■ Given exercise: Your task is to quote the records from their first line through the line containing "const GAP = 0.3;", with nothing added or left out.

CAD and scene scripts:

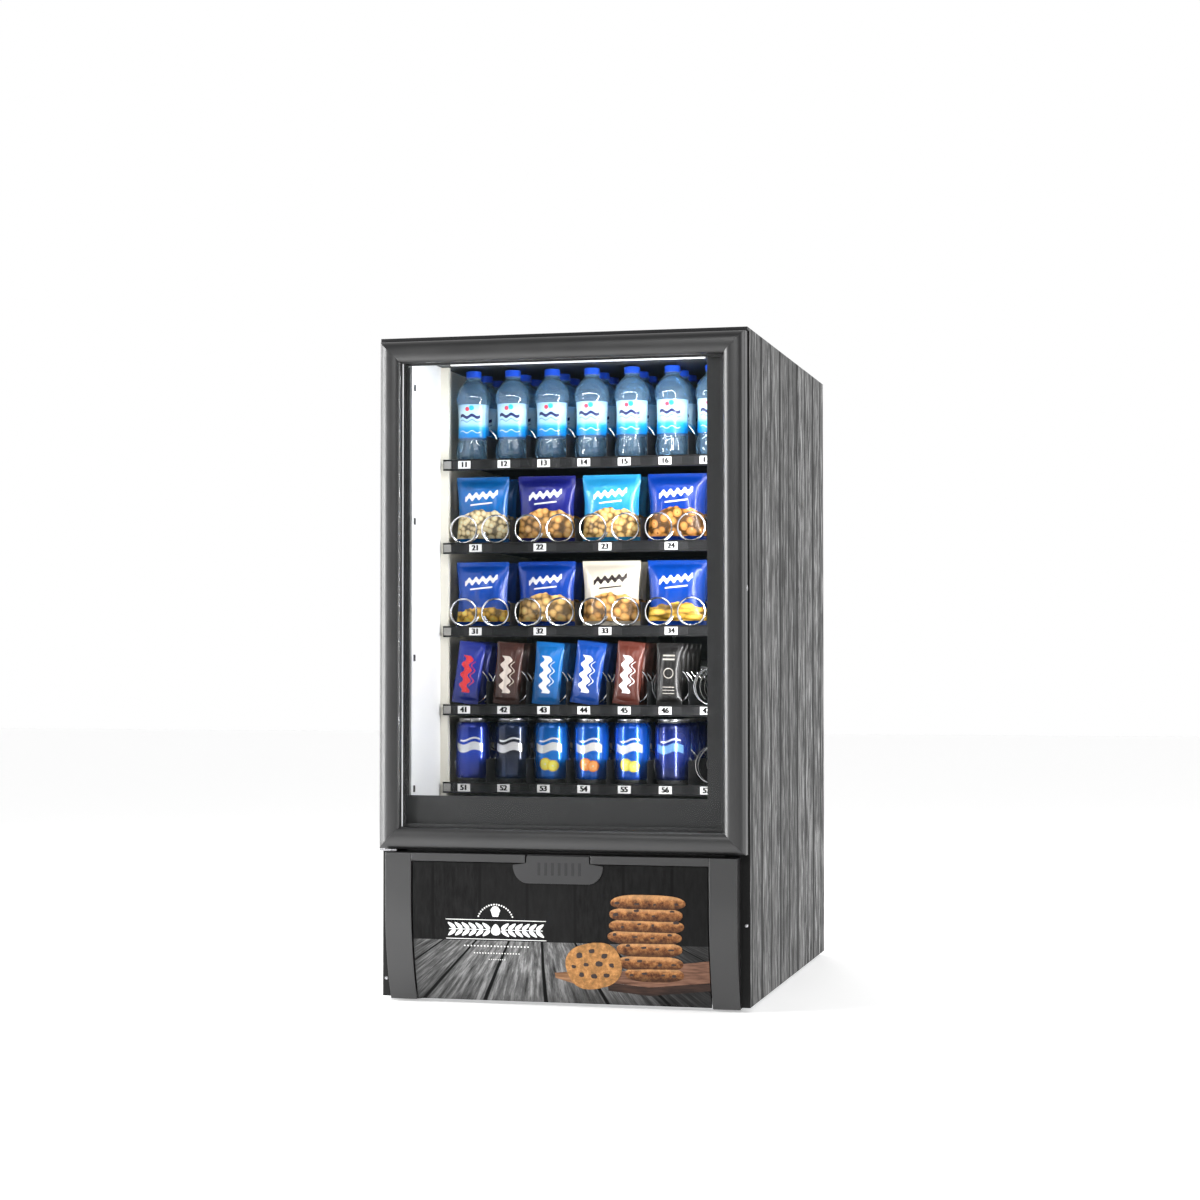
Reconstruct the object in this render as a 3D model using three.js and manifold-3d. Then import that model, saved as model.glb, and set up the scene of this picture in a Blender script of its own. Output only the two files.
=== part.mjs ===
// A compact refrigerated snack vending machine: an insulated cabinet on four feet, a framed glass
// door hinged on the left, five pull-out trays whose wire spirals push the goods forward, and a
// delivery bin behind a curved pull-down flap. The refrigeration set stands behind the bin.
//
// Millimetres, +Z up, front towards -Y. The origin is on the floor, under the middle of the machine.
import * as THREE from "three";
import { mergeVertices } from "three/addons/utils/BufferGeometryUtils.js";
import Module from "manifold-3d";

const wasm = await Module();
wasm.setup();

// ---------- Driving dimensions ----------

const WIDTH = 656;
const DEPTH = 882;
const HEIGHT = 1165;
const NOSE = 38; // how far the door and the fascia stand in front of the cabinet
const CLEARANCE = 8; // under the cabinet
const SHEET = 1.5; // sheet metal
const GAP = 0.3; // between neighbouring pieces

const DOOR = { half: 326, low: 268, high: 1158, thick: 30, face: 39 };
const FASCIA = { half: 312, post: 48, low: 4, high: 263, rail: 14, bend: 190, tuck: 36 };
const CELL = { half: 277, floor: 340, ceiling: 1136, front: -235, rear: 390 };
const DECK_UNDERSIDE = 300;

const TRAY_FLOORS = [962, 809.5, 657.5, 515, 373.5];
const TRAY = { half: 260.5, front: -241, rear: 300, strip: 20 };
const SINGLE = { channels: 7, first: -225, pitch: 75, radius: 33.9, wire: 1.5 };
const DOUBLE = { channels: 4, first: -203.5, pitch: 121.5, radius: 25, wire: 1.8, apart: 60 };

const HINGE = { x: -320, y: -416, pin: 3.5 };
const LOCK = { x: 311, y: -417, z: 720, barrel: 5.5 };
const FLAP_AXIS = { y: -397, z: 14 };
const SECURITY_AXIS = { y: -214, z: 258 };

const half = WIDTH / 2;
const front = -DEPTH / 2;
const back = DEPTH / 2;
const face = front + NOSE; // the cabinet's front plane
const flangeWidth = 44; // the dark front flange that the door seals against

// ---------- Finishes ----------

const paint = (color, roughness, metalness) =>
  new THREE.MeshStandardMaterial({ color, roughness, metalness });

const charcoal = paint(0x3c3c3e, 0.42, 0.2);
const black = paint(0x121213, 0.45, 0.1);
const decor = paint(0x6e6e6d, 0.6, 0);
const white = paint(0xe9e9e7, 0.4, 0.1);
const zinc = paint(0xa9abad, 0.4, 0.9);
const wireSteel = paint(0xd0d2d4, 0.2, 1);
const aluminium = paint(0xc4c6c8, 0.35, 1);
const rubber = paint(0x1c1c1c, 0.9, 0);
const light = paint(0xfafcff, 0.3, 0);
const print = paint(0x2a2a2a, 0.35, 0);
const glass = new THREE.MeshStandardMaterial({
  color: 0xe6f0ee,
  roughness: 0.05,
  metalness: 0,
  transparent: true,
  opacity: 0.25,
});

// ---------- Solids ----------

// A closed three.js geometry as a manifold-3d solid.
function solidOf(geometry) {
  const bare = geometry.index ? geometry.toNonIndexed() : geometry.clone();
  bare.deleteAttribute("normal");
  bare.deleteAttribute("uv");
  const merged = mergeVertices(bare, 1e-3);
  return new wasm.Manifold(
    new wasm.Mesh({
      numProp: 3,
      vertProperties: merged.attributes.position.array,
      triVerts: new Uint32Array(merged.index.array),
    }),
  );
}

// A box between two limits along each axis.
function block([x0, x1], [y0, y1], [z0, z1]) {
  const box = new THREE.BoxGeometry(x1 - x0, y1 - y0, z1 - z0);
  return solidOf(box.translate((x0 + x1) / 2, (y0 + y1) / 2, (z0 + z1) / 2));
}

function outline(points) {
  return new THREE.Shape(points.map(([a, b]) => new THREE.Vector2(a, b)));
}

function extrude(shape, depth, curveSegments = 8) {
  return new THREE.ExtrudeGeometry(shape, { depth, bevelEnabled: false, curveSegments });
}

// An outline in the XY plane, run up Z.
function prismZ(shape, [z0, z1], segments) {
  return solidOf(extrude(shape, z1 - z0, segments).translate(0, 0, z0));
}

// An outline in the YZ plane, run along X.
function prismX(shape, [x0, x1], segments) {
  const turn = new THREE.Matrix4().makeBasis(
    new THREE.Vector3(0, 1, 0),
    new THREE.Vector3(0, 0, 1),
    new THREE.Vector3(1, 0, 0),
  );
  return solidOf(extrude(shape, x1 - x0, segments).applyMatrix4(turn).translate(x0, 0, 0));
}

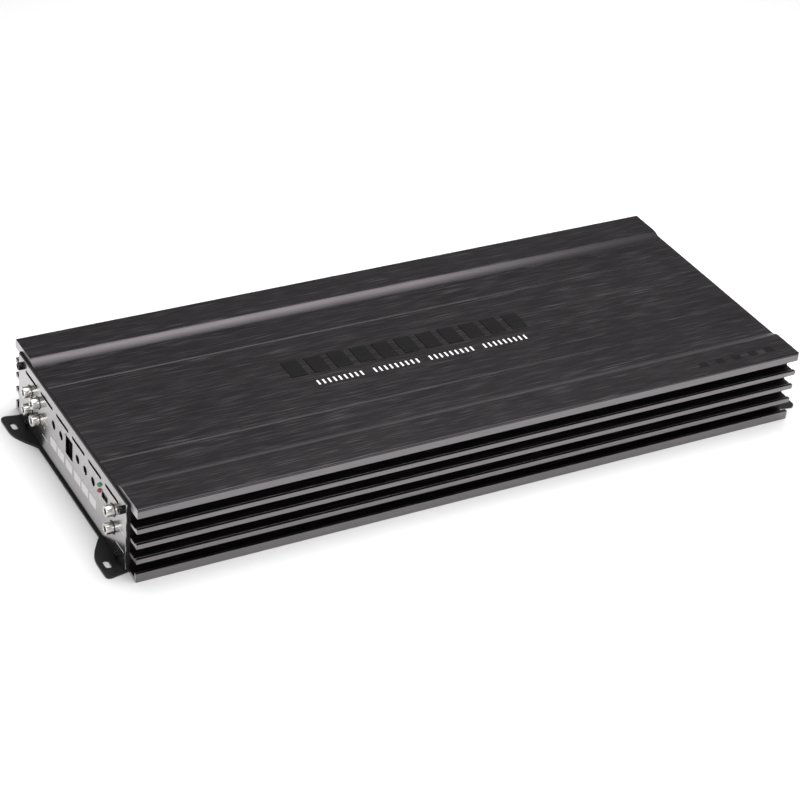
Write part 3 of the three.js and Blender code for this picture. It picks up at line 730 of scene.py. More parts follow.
def gloss_relief(name):
    """Smooth black of the raised marks, darker than the brushed face round them."""
    made = Finish(name, metallic=0.5)
    lines = made.lines()
    made.feed("Base Color", made.mix(lines, (0.0065, 0.0058, 0.0064), (0.014, 0.0125, 0.0138)))
    made.feed("Roughness", made.mix(lines, 0.29, 0.34))
    return made.material


def white_print(name):
    """Screen printing, with the slight mottle of thin ink."""
    tint = palette().printing
    made = Finish(name, roughness=0.55)
    grain = made.grain(2600.0)
    made.feed("Base Color", made.shades(grain, tint, 0.8, 1))
    return made.material


def lens(name, tint):
    """A tinted, slightly cloudy lens."""
    made = Finish(name, roughness=0.12, coat=0.5)
    grain = made.grain(900.0)
    made.feed("Base Color", made.shades(grain, tint, 0.75, 1.15))
    return made.material


def green_lens(name):
    return lens(name, palette().green)


def red_lens(name):
    return lens(name, palette().red)


def circuit_board(name):
    """Green solder mask, lighter over its tracks."""
    made = Finish(name, roughness=0.35, coat=0.3)
    tracks = made.tree.nodes.new("ShaderNodeTexBrick")
    tracks.inputs["Scale"].default_value = 60.0
    tracks.inputs["Mortar Size"].default_value = 0.03
    made.tree.links.new(made.place, tracks.inputs["Vector"])
    grain = made.grain(700.0)
    mask = made.mix(grain, (0.008, 0.075, 0.022), (0.012, 0.11, 0.034))
    made.feed("Base Color", made.mix(tracks.outputs["Fac"], mask, (0.03, 0.2, 0.07)))
    made.bump(tracks.outputs["Fac"], 0.4, 0.04 * MM)
    return made.material


def copper_winding(name):
    return metal(name, (0.52, 0.2, 0.075), 0.28, 900.0, 0.05)


def can_sleeve(name):
    """Dark blue shrink sleeve."""
    made = Finish(name, roughness=0.3, coat=0.4)
    grain = made.grain(1500.0)
    made.feed("Base Color", made.mix(grain, (0.008, 0.012, 0.03), (0.014, 0.02, 0.045)))
    made.bump(grain, 0.15, 0.02 * MM)
    return made.material


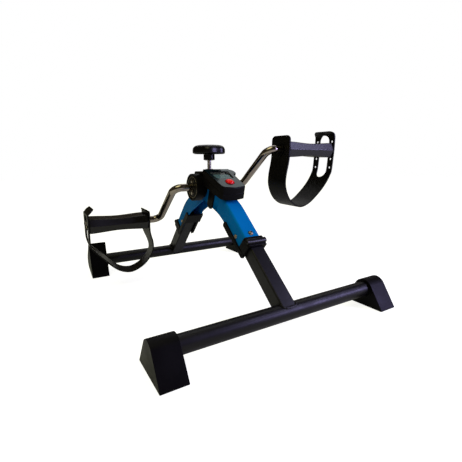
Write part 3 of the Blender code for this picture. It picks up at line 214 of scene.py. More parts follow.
class Effects:
    """The node groups that more than one finish uses, each built once."""

    @staticmethod
    def start(name: str, inputs: dict[str, float],
              *outputs: str) -> tuple[Graph, bpy.types.bpy_prop_collection, bpy.types.Node]:
        """Starts a group.

        Args:
            name: The group's name.
            inputs: Its inputs and their defaults.
            outputs: Its outputs, all values.

        Returns:
            Its graph, the sources of its inputs and its output node.
        """
        tree = bpy.data.node_groups.new(name, "ShaderNodeTree")
        for label, default in inputs.items():
            socket = tree.interface.new_socket(label, in_out="INPUT", socket_type="NodeSocketFloat")
            socket.default_value = default
        for label in outputs:
            tree.interface.new_socket(label, in_out="OUTPUT", socket_type="NodeSocketFloat")
        graph = Graph(tree)
        return graph, graph.add("NodeGroupInput").outputs, graph.add("NodeGroupOutput")

    @staticmethod
    @cache
    def edge_wear_and_highlight() -> bpy.types.NodeTree:
        """A mask of the edges, broken up where hands and feet rub them; the finishes lighten it, as rubbing and as
        a painted edge highlight.
        """
        graph, given, result = Effects.start("edge_wear_and_highlight", {"Radius": 0.001, "Scale": 90.0, "Amount": 0.5}, "Mask")
        rounded = graph.feed(graph.add("Bevel", samples=4), Radius=given["Radius"]).outputs["Normal"]
        flat = graph.add("NewGeometry").outputs["Normal"]
        turn = graph.feed(graph.add("VectorMath", operation="DOT_PRODUCT"), rounded, flat)
        edge = graph.spread(turn.outputs["Value"], 0.995, 0.90)
        patches = graph.noise(graph.place(), given["Scale"], 5.0)
        broken = graph.maths("MULTIPLY", edge, graph.spread(patches, 0.35, 0.62, 0.15))
        graph.feed(result, Mask=graph.maths("MULTIPLY", broken, given["Amount"], True))
        return graph.tree

    @staticmethod
    @cache
    def moulded_grain() -> bpy.types.NodeTree:
        """Fine spark-eroded grain, and slow clouds for tint and gloss."""
        inputs = {"Scale": 1500.0, "Cloud Scale": 25.0}
        graph, given, result = Effects.start("moulded_grain", inputs, "Height", "Cloud")
        place = graph.place()
        pits = graph.feed(graph.add("TexVoronoi", feature="SMOOTH_F1"), Vector=place, Scale=given["Scale"])
        height = graph.maths("ADD", pits.outputs["Distance"], graph.noise(place, given["Scale"], 2.0))
        graph.feed(result, Height=height, Cloud=graph.noise(place, given["Cloud Scale"], 4.0))
        return graph.tree

    @staticmethod
    @cache
    def fine_scratches() -> bpy.types.NodeTree:
        """Thin straight scratches and wiped smudges."""
        graph, given, result = Effects.start("fine_scratches", {"Scale": 60.0}, "Lines", "Smudge")
        lines = graph.noise(graph.place((1.0, 14.0, 14.0)), given["Scale"], 3.0)
        smudge = graph.noise(graph.place(), graph.maths("MULTIPLY", given["Scale"], 0.5), 5.0)
        graph.feed(result, Lines=graph.spread(lines, 0.60, 0.72), Smudge=graph.spread(smudge, 0.35, 0.70))
        return graph.tree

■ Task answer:
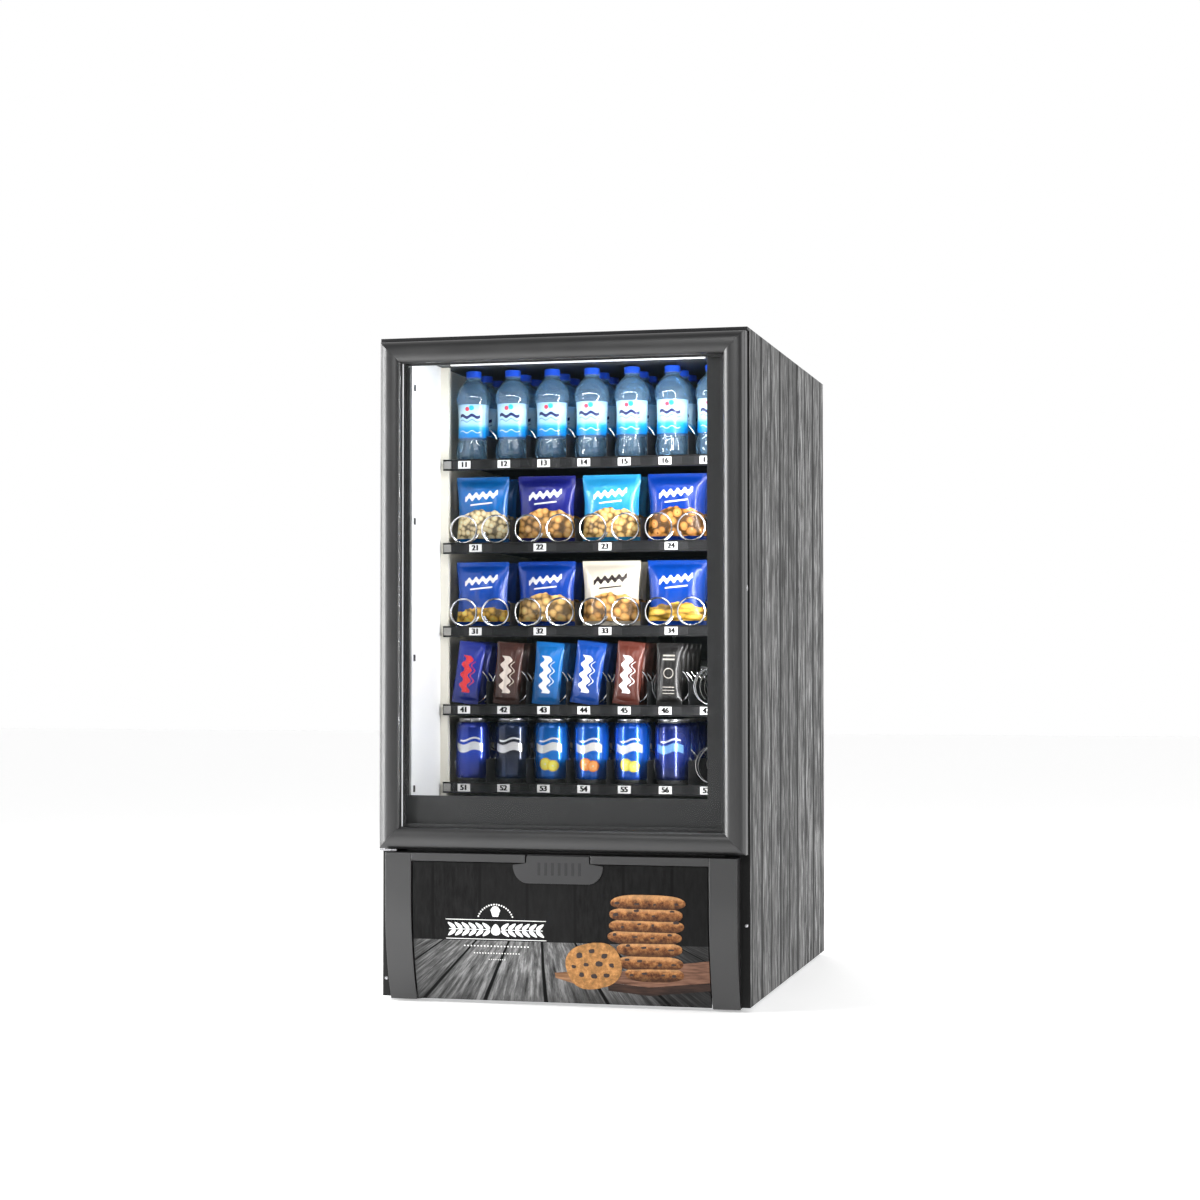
Reconstruct the object in this render as a 3D model using three.js and manifold-3d. Then import that model, saved as model.glb, and set up the scene of this picture in a Blender script of its own. Output only the two files.
=== part.mjs ===
// A compact refrigerated snack vending machine: an insulated cabinet on four feet, a framed glass
// door hinged on the left, five pull-out trays whose wire spirals push the goods forward, and a
// delivery bin behind a curved pull-down flap. The refrigeration set stands behind the bin.
//
// Millimetres, +Z up, front towards -Y. The origin is on the floor, under the middle of the machine.
import * as THREE from "three";
import { mergeVertices } from "three/addons/utils/BufferGeometryUtils.js";
import Module from "manifold-3d";

const wasm = await Module();
wasm.setup();

// ---------- Driving dimensions ----------

const WIDTH = 656;
const DEPTH = 882;
const HEIGHT = 1165;
const NOSE = 38; // how far the door and the fascia stand in front of the cabinet
const CLEARANCE = 8; // under the cabinet
const SHEET = 1.5; // sheet metal
const GAP = 0.3; // between neighbouring pieces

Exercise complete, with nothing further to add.